◆ **TASK TO CARRY OUT**: Give the lines of the material verbatim, from the first line to the line with "each point is.", including both.

= = = = =

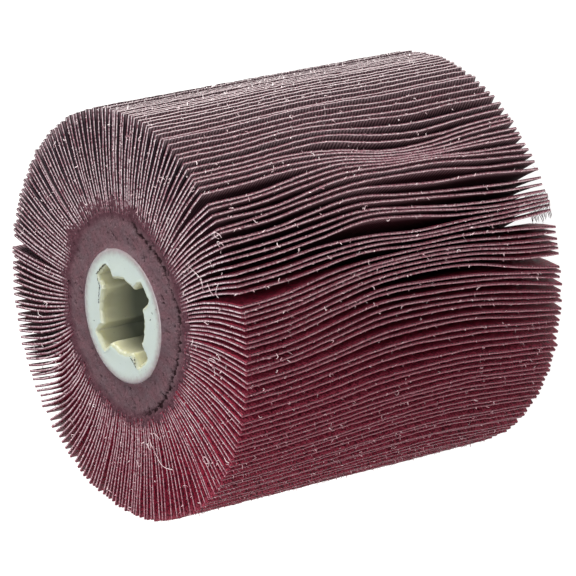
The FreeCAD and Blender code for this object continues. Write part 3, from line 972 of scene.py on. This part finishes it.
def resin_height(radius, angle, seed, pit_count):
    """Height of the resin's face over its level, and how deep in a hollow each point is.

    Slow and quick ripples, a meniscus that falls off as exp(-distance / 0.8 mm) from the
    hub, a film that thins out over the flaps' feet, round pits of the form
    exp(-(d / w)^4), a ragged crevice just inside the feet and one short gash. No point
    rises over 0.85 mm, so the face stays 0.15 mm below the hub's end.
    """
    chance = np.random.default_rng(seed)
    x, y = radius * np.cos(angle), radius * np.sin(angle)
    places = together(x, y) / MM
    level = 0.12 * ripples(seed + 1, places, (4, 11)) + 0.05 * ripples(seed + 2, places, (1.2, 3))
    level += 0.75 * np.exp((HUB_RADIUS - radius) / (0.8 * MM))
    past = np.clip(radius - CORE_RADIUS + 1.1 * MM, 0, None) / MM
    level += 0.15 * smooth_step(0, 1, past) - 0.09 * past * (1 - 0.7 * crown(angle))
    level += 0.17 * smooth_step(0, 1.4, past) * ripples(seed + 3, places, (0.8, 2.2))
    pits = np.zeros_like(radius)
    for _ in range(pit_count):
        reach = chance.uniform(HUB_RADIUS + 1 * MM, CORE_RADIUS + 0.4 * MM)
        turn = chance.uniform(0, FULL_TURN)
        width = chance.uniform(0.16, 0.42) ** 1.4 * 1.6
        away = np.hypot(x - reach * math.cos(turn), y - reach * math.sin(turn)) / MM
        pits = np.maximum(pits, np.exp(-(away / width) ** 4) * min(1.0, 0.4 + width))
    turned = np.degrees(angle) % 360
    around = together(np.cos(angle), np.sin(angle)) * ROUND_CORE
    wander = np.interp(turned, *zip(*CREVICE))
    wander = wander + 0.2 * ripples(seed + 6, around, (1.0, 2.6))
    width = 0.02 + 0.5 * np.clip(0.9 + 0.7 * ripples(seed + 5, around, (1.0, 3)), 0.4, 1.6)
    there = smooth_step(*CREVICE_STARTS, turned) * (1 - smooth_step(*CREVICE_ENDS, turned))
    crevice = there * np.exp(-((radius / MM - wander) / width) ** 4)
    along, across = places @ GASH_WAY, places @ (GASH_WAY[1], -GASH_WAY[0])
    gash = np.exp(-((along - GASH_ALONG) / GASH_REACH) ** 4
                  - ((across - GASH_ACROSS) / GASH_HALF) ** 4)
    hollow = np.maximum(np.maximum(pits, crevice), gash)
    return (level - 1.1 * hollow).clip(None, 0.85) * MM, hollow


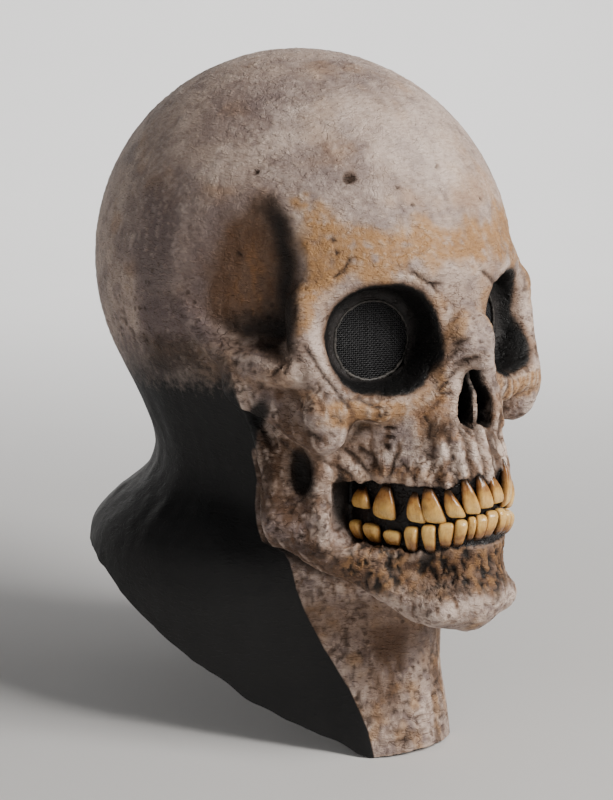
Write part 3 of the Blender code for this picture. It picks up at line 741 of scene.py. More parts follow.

= = = = =

◆ **CORRECT RESULT**:
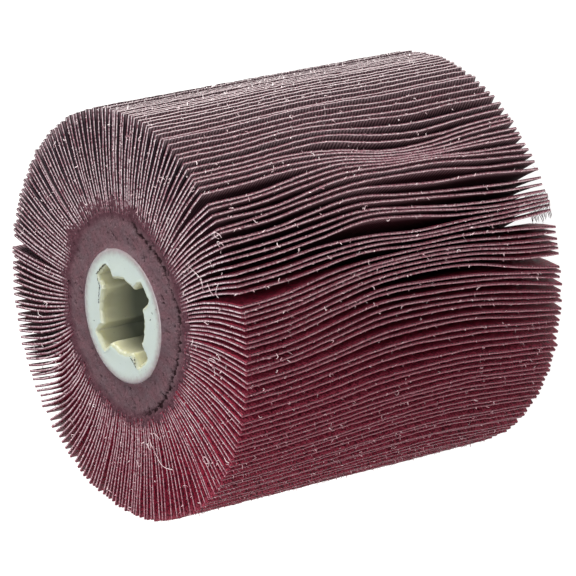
The FreeCAD and Blender code for this object continues. Write part 3, from line 972 of scene.py on. This part finishes it.
def resin_height(radius, angle, seed, pit_count):
    """Height of the resin's face over its level, and how deep in a hollow each point is.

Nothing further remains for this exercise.